C'est ce que les enragés de la Nupes ont fait semblant de ne pas comprendre depuis une quinzaine de jours : faire du Conseil Constitutionnel une instance politique, qui déciderait, sans légitimité populaire (en raison de leur nomination entre autres), de la politique de la Nation. Il y a là une confusion des genres et des critiques paradoxales : on critique la non-légitimité populaire du Conseil Constitutionnel et en même temps, on lui demande de faire de la politique. Justement, il n'est pas légitime pour faire de la politique nationale, mais il est légitime pour veiller à ce que la Constitution (et le bloc de constitutionnalité) soient strictement respectés (ce qui est le minimum dans un État de droit).

On a voulu lui faire faire de la politique au point que les opposants à la réforme du gouvernement ont voulu faire pression sur les Sages en manifestant directement à leurs fenêtres (ce 13 et ce 14 avril 2023). Comme respect de la loyauté constitutionnelle, il y a mieux.

Les décisions étaient purement juridiques et le Conseil Constitutionnel a bien insisté à ce sujet (en évoquant le contenu de la réforme) :
« Il n’appartient pas au Conseil Constitutionnel de substituer son appréciation à celle du législateur à cet égard, mais uniquement de s’assurer que ces dispositions se rattachent à l’une des catégories mentionnées à l’article L.O. 111-3-12 du code de la sécurité sociale. ».

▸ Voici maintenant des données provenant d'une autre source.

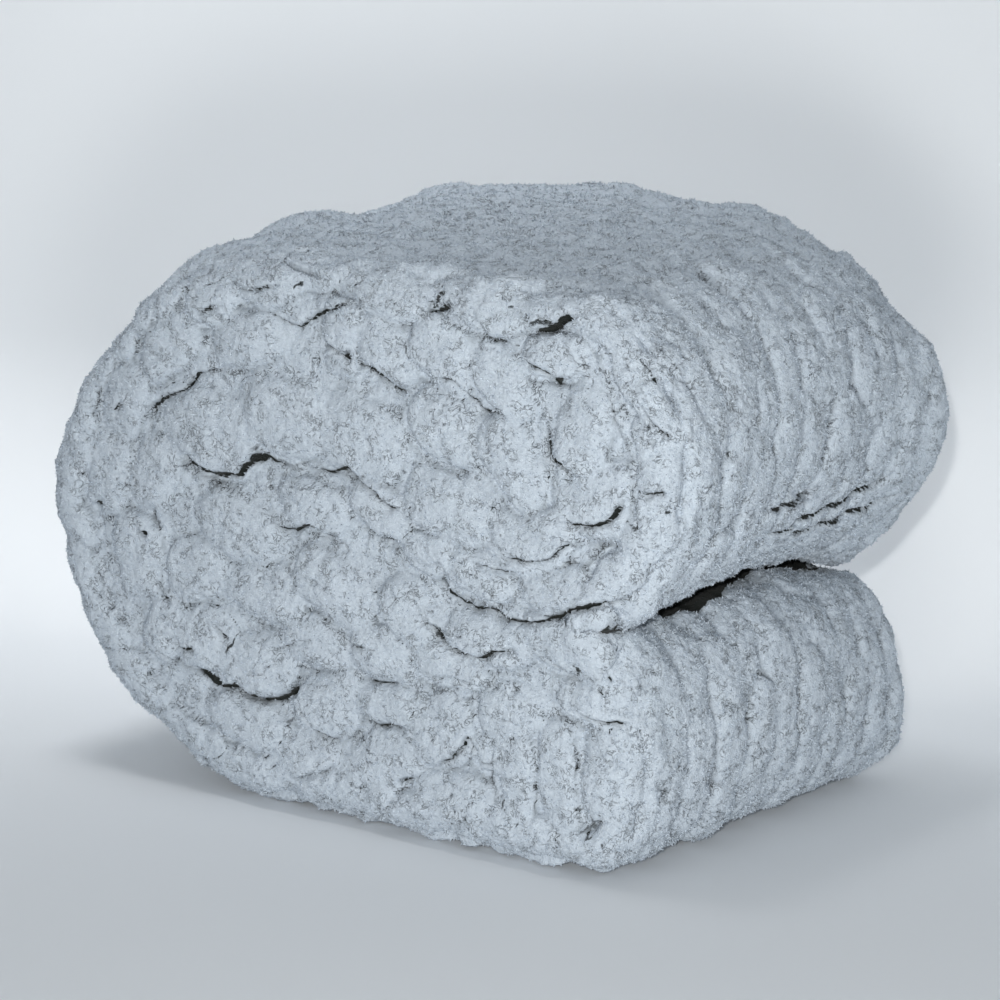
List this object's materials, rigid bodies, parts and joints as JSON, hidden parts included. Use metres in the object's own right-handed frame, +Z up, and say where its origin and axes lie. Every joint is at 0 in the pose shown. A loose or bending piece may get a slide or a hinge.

S'il a validé l'élément clef de la réforme, son article 10 sur le passage de l'âge légal de départ à la retraite à 64 ans, le Conseil Constitutionnel a cependant invalidé six dispositions qu'il considérait comme des "cavaliers sociaux" à une loi de financement de la sécurité sociale :
« Relevant qu’elles n’avaient pas d’effet ou un effet trop indirect sur les recettes des régimes obligatoires de base ou des organismes concourant à leur financement, le Conseil Constitutionnel a, suivant sa jurisprudence constante relative aux "cavaliers sociaux", censuré [six dispositions]. ». En particulier l'index sénior (article 2 du projet) et le contrat de travail sénior (article 3).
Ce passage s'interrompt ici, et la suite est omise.